NIPS 2017
Mon Dec 4th through Sat the 9th, 2017 at Long Beach Convention Center
Paper ID: 590 Online multiclass boosting

### Reviewer 1

This paper aims to develop online version of the multiclass boosting algorithm. The authors combine the ideas in  and  I order to develop their framework. Overall, the paper is well written and easy to follow. It also seems that framework is technically sound. However, there are certain parts of the paper that is not well-justified or motivated. I talk about them below: 1- The title of Section 3 is “an optimal algorithm”. It is not clear in what sense the developed algorithm in this section is optimal. There is no theory proving that the bounds obtained using the developed algorithm is optimal for online multi-class boosting. If mistakes bounds of O(T) (for example in case of 0-1 loss) is optimal for online multi-class boosting, it should be proved or there should be some reference to where is has already been shown. 2- Now, let's say it can be proved that such bounds are optimal for online boosting. What is the motivation behind online boosting when the bounds are suboptimal when compared to online learning with expert advice (O(log(T))? Why having multiple weak learners are useful at all when it doesn’t lead to better results in terms of (mistake) bounds compared to standard online learning models? 3- Given that in online boosting, you already have all the weak learners available, why do you still calculate the potential function sequentially, assuming you don’t have the knowledge of labels for any weak learner after the current weak learner i. This is reflected in designing the potential function in Equation (3) which results in computing the weights w^i(t) and cost matrix D_t^i sequentially. To me, it seems that computing the potential function by using the outputs of all weak learners is more precise and I am not sure why such an approach is not taken here. Will that result in better bounds? And here are some minor problems: Section 3.1: what do you mean by “For optimal algorithm, we assume that \alpha_t^{i}=1, \forall i,t”? The notation is sometimes difficult. As an example, it took me some times to understand s(r) in Section 3.1 refers to element r of vector s. I would have used s[r] instead of s(t) to prevent the confusion with a function. Section 3.2: “Under 0-1 loss” is repeated twice in 3rd sentence.

### Reviewer 2

This paper develops appropriate theory and proposes two algorithms for online multi class boosting. One particularly notable result is a weak learning condition for online multi class boosting. This paper would be a notable addition to this recently growing literature, therefore, I recommend acceptance. A few comments: 1. On page 3, in definition 1, it is worth commenting on whether there are any theoretical developments describing how S, the excess loss, decreases with the number of training examples.

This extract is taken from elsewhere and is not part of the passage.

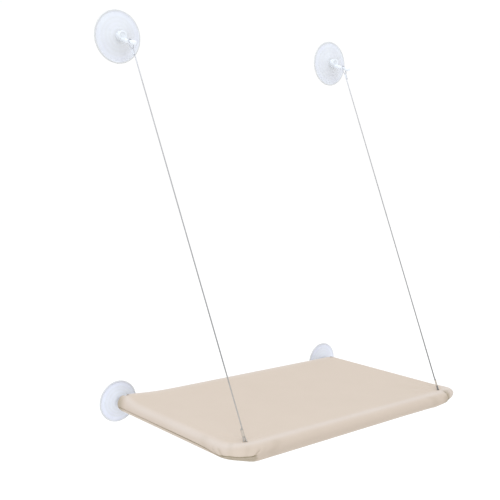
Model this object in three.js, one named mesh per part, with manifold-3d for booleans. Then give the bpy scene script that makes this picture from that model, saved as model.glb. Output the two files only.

This would seem a basic requirement for weak learning in an online setting. 2. In the experimental section, it is worth noting that the comparison to the original online boosting algorithm is not quite fair since it was developed as a two-class algorithm. The experimental results on the online boosting algorithm are worth retaining because, as the authors point out, it is a good baseline.

### Reviewer 3

In this paper the authors introduce two learning algorithms dealing with online learning in a multi-class setting. The novelty resides in combining a multi-class boosting framework providing solid theoretical results with an online learning framework. Notable contributions of the paper include: a weak learning condition for multi-class online learning, a general boosting algorithm and a more practical version. I have two main concerns about this paper. The paper is overall well written, the key ideas are ordered in an easy to follow manner and, as far as I can tell, the theoretical results are sound. However, at times the paper is hard to follow without switching over to the supplementary material. For instance, the link between the weak learning condition in batch learning and the one presented in the paper, is not obvious without reading the supplementary material; Section 3.2 is also hard to follow since the supplementary material is needed in order to grasp key ideas. While I do understand the authors' eagerness to include most of their work in the paper, in my opinion, the main paper should be as close as possible a stand alone paper, which isn't the case for this paper. My second concern is related to the experimental and (the missing) discussion sections. The experimental results suggest that the proposed methods can achieve better results than other online methods, however their run time is obviously far more important. As such two questions arise : 1) Is there a case where the proposed methods are more interesting to use than existing ones wrt the ratio performance/run time? 2) Is it possible to speed up the proposed methods without significant loss in their performances? A discussion section treating both questions would've been appreciated. I also think that more experimental results are needed in order to evaluate how the proposed methods scale wrt the number of classes and examples. When introducing the adaptive algorithm the authors propose to discard the weak learning condition and introduce an empirical edge. However the empirical edge takes its values in [-1,1], while the edge in the weak learning condition takes its values in (0,1). In practice, how is a negative edge dealt with? Is the training sample discarded?